> Given exercise:
Each line from the start of the data below through the one containing "cad_parts[node].hide_render = cad_parts[node].hide_viewport" must be reproduced exactly.

> Supplied records:
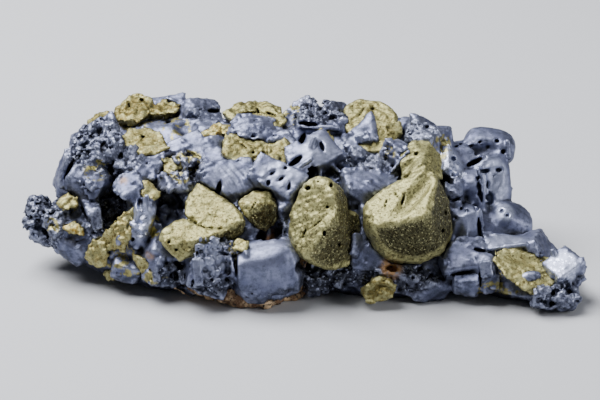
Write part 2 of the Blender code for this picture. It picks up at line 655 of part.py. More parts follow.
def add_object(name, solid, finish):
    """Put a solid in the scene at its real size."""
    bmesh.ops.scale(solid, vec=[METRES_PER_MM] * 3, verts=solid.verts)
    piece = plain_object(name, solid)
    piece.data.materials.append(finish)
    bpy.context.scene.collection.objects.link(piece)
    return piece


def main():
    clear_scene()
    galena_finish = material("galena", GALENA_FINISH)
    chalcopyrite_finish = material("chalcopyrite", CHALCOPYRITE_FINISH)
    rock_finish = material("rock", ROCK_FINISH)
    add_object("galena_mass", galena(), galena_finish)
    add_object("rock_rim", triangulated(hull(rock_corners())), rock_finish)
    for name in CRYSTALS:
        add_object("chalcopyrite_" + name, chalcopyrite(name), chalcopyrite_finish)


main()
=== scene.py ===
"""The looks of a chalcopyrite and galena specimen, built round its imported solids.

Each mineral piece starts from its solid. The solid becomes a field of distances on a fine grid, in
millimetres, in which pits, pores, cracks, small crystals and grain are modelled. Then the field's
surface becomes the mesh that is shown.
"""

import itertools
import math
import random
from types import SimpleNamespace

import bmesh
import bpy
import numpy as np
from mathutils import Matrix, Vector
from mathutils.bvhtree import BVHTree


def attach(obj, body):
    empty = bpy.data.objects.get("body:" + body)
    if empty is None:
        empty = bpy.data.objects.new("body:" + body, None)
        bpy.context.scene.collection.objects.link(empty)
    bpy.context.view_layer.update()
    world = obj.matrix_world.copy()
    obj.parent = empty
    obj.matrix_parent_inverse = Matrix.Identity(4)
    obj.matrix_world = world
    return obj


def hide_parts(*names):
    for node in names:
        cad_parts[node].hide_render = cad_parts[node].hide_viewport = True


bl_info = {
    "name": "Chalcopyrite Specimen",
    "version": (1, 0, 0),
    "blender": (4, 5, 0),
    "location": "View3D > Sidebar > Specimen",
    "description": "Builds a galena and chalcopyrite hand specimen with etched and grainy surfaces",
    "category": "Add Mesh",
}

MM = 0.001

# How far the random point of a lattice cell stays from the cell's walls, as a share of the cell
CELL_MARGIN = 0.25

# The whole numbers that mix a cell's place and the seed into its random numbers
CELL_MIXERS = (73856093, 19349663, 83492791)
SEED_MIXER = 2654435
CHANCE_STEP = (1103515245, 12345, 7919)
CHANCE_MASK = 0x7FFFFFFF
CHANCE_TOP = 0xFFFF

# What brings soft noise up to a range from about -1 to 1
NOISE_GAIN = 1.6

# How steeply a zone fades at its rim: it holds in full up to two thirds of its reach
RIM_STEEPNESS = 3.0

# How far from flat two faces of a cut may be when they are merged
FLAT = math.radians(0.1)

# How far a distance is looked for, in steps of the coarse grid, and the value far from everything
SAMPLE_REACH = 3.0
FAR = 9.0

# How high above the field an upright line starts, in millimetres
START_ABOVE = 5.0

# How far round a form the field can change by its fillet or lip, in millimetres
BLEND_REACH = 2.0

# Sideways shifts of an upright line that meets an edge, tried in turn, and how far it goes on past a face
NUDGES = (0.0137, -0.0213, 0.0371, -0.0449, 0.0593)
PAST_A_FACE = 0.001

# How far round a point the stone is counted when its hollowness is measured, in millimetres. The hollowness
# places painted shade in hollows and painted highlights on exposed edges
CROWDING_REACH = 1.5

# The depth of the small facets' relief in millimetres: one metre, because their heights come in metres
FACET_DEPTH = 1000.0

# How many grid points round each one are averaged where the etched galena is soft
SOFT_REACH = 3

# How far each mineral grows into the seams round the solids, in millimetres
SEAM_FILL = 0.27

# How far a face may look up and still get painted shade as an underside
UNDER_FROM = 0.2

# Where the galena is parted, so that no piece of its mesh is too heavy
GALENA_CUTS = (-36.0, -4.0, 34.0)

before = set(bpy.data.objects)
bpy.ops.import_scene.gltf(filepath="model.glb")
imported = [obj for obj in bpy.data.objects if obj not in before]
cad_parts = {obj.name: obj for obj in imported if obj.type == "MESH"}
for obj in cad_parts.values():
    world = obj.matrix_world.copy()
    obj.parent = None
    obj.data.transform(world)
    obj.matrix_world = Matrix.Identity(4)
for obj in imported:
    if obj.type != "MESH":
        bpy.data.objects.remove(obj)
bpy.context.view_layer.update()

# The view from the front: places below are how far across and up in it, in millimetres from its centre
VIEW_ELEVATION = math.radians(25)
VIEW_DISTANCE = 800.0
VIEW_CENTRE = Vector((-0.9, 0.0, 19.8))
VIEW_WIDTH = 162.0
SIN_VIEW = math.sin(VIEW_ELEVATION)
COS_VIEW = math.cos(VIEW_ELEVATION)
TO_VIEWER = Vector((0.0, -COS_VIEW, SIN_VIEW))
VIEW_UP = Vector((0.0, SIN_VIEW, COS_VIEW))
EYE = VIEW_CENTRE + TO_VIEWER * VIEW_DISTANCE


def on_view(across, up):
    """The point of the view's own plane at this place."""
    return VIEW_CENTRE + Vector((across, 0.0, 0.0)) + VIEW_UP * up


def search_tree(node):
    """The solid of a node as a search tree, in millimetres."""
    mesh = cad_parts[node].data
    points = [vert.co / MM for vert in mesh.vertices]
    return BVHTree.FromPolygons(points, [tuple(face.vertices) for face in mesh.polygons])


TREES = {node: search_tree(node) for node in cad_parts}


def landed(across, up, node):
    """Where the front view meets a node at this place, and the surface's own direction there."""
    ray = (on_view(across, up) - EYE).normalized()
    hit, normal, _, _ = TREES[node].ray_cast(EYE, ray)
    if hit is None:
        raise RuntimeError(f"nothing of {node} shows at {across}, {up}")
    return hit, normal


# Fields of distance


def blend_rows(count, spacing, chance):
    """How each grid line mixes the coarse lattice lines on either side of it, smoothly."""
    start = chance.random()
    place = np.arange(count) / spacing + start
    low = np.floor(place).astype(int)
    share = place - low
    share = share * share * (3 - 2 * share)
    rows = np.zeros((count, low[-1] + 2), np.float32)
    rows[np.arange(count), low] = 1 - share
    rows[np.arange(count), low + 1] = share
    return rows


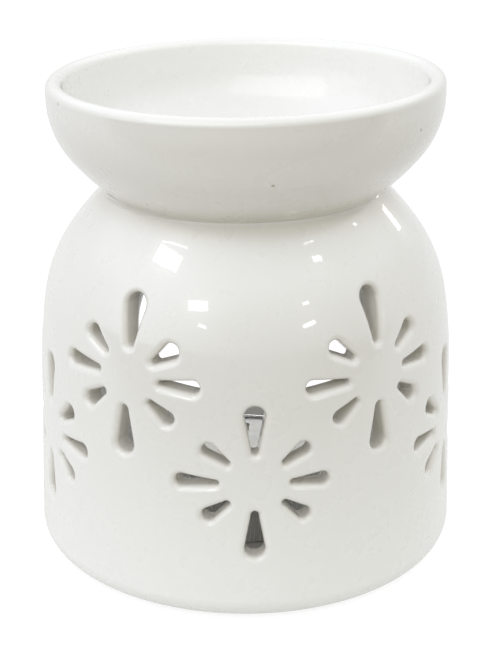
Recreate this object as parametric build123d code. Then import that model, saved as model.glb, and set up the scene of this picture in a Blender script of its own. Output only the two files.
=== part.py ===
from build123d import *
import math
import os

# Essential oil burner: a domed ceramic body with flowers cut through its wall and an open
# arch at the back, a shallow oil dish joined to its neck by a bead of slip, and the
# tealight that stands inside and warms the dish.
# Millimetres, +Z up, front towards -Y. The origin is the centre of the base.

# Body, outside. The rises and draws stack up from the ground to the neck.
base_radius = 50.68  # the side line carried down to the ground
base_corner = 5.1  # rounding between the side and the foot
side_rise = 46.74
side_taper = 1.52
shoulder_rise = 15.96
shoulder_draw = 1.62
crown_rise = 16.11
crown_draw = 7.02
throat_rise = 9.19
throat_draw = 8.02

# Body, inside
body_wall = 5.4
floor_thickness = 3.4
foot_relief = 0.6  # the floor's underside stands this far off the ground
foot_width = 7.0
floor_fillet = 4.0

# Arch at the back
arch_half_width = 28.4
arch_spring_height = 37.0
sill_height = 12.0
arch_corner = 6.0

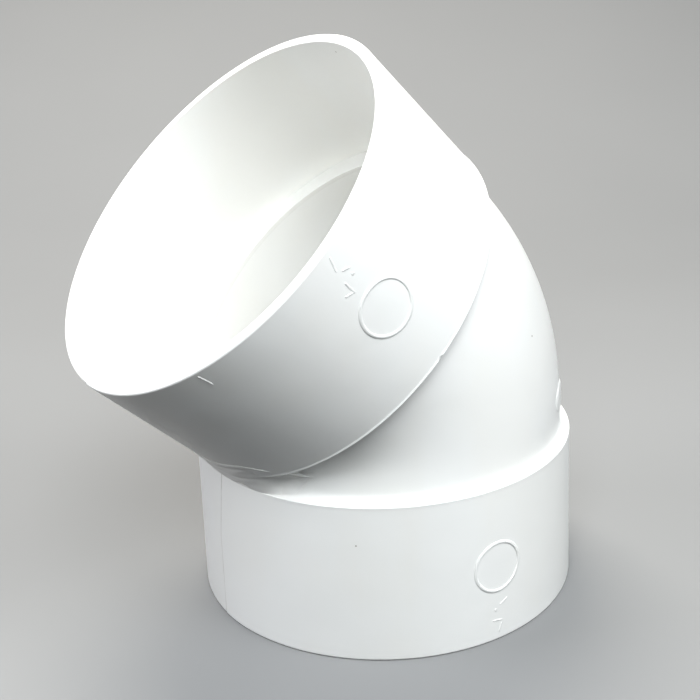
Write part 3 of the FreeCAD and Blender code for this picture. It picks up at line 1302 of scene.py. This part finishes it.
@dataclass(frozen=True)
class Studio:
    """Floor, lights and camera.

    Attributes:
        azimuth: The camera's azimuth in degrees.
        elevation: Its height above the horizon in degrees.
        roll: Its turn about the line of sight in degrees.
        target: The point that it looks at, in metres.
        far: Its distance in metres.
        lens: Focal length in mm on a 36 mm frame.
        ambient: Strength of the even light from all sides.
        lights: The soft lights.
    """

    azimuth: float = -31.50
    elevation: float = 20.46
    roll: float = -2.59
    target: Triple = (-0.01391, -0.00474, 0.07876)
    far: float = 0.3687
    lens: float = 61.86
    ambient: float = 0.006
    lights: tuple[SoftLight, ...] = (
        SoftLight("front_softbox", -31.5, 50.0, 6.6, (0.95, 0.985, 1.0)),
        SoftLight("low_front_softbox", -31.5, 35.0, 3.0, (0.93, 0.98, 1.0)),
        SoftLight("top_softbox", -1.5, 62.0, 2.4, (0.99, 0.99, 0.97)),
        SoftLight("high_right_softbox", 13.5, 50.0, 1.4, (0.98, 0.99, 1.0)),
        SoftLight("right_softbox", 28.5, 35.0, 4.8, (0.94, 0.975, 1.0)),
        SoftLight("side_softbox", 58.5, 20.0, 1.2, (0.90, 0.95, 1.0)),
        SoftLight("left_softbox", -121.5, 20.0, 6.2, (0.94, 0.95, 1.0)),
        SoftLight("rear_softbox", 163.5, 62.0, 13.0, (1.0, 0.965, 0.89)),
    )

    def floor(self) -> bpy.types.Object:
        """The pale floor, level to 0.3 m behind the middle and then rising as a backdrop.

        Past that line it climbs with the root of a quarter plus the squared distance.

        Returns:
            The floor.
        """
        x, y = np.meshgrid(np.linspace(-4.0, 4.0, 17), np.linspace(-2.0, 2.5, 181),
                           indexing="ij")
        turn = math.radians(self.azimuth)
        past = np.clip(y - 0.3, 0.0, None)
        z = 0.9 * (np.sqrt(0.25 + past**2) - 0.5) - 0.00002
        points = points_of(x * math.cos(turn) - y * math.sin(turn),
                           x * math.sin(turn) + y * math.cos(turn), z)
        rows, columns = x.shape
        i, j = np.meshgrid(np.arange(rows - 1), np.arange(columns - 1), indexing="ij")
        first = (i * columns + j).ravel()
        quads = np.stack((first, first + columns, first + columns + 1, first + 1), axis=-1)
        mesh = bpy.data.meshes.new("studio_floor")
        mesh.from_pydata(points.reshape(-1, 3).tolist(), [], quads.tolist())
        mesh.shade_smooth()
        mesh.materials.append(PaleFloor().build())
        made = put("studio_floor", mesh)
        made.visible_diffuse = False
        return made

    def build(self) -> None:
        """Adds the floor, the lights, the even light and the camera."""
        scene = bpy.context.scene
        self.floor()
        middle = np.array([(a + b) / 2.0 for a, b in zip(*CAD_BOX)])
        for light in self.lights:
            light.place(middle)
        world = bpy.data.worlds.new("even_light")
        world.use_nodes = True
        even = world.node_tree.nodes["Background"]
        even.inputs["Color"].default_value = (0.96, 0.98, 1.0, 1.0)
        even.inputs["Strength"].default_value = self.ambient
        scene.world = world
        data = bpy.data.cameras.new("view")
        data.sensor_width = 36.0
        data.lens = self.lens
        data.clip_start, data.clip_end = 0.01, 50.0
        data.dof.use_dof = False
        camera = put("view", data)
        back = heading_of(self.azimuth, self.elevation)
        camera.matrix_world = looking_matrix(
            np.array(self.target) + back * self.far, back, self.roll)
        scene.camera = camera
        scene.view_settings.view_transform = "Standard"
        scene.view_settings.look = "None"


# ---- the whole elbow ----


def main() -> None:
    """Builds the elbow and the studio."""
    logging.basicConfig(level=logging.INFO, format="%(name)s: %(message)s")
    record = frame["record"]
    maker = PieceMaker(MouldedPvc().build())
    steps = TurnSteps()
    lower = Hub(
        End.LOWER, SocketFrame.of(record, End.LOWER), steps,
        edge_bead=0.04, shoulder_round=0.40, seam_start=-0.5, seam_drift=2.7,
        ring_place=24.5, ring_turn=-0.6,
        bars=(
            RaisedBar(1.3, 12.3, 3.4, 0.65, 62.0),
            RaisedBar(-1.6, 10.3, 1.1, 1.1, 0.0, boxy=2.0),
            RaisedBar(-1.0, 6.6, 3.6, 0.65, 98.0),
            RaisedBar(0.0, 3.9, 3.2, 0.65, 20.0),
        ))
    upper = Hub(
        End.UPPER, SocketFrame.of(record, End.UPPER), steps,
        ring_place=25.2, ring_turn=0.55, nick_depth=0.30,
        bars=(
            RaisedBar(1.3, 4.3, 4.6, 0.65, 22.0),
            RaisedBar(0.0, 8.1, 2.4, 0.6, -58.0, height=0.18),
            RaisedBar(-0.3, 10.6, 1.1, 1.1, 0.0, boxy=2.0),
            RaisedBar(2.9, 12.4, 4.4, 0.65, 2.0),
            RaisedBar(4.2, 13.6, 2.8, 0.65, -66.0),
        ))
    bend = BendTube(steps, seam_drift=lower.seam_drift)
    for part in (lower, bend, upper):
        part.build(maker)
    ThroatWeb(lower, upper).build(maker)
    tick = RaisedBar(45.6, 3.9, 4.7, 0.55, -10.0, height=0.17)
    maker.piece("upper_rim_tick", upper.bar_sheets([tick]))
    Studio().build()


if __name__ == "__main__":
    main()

> Solution for this exercise:
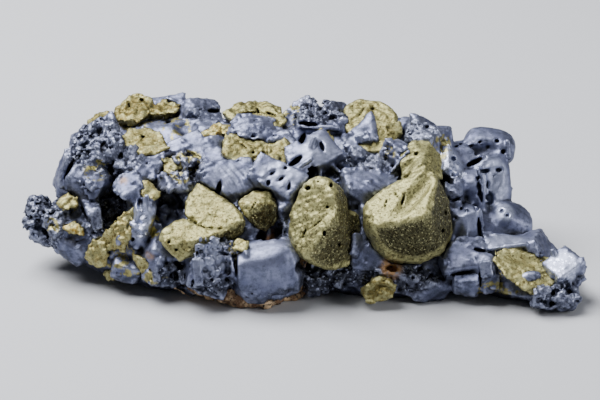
Write part 2 of the Blender code for this picture. It picks up at line 655 of part.py. More parts follow.
def add_object(name, solid, finish):
    """Put a solid in the scene at its real size."""
    bmesh.ops.scale(solid, vec=[METRES_PER_MM] * 3, verts=solid.verts)
    piece = plain_object(name, solid)
    piece.data.materials.append(finish)
    bpy.context.scene.collection.objects.link(piece)
    return piece


def main():
    clear_scene()
    galena_finish = material("galena", GALENA_FINISH)
    chalcopyrite_finish = material("chalcopyrite", CHALCOPYRITE_FINISH)
    rock_finish = material("rock", ROCK_FINISH)
    add_object("galena_mass", galena(), galena_finish)
    add_object("rock_rim", triangulated(hull(rock_corners())), rock_finish)
    for name in CRYSTALS:
        add_object("chalcopyrite_" + name, chalcopyrite(name), chalcopyrite_finish)


main()
=== scene.py ===
"""The looks of a chalcopyrite and galena specimen, built round its imported solids.

Each mineral piece starts from its solid. The solid becomes a field of distances on a fine grid, in
millimetres, in which pits, pores, cracks, small crystals and grain are modelled. Then the field's
surface becomes the mesh that is shown.
"""

import itertools
import math
import random
from types import SimpleNamespace

import bmesh
import bpy
import numpy as np
from mathutils import Matrix, Vector
from mathutils.bvhtree import BVHTree


def attach(obj, body):
    empty = bpy.data.objects.get("body:" + body)
    if empty is None:
        empty = bpy.data.objects.new("body:" + body, None)
        bpy.context.scene.collection.objects.link(empty)
    bpy.context.view_layer.update()
    world = obj.matrix_world.copy()
    obj.parent = empty
    obj.matrix_parent_inverse = Matrix.Identity(4)
    obj.matrix_world = world
    return obj


def hide_parts(*names):
    for node in names:
        cad_parts[node].hide_render = cad_parts[node].hide_viewport = True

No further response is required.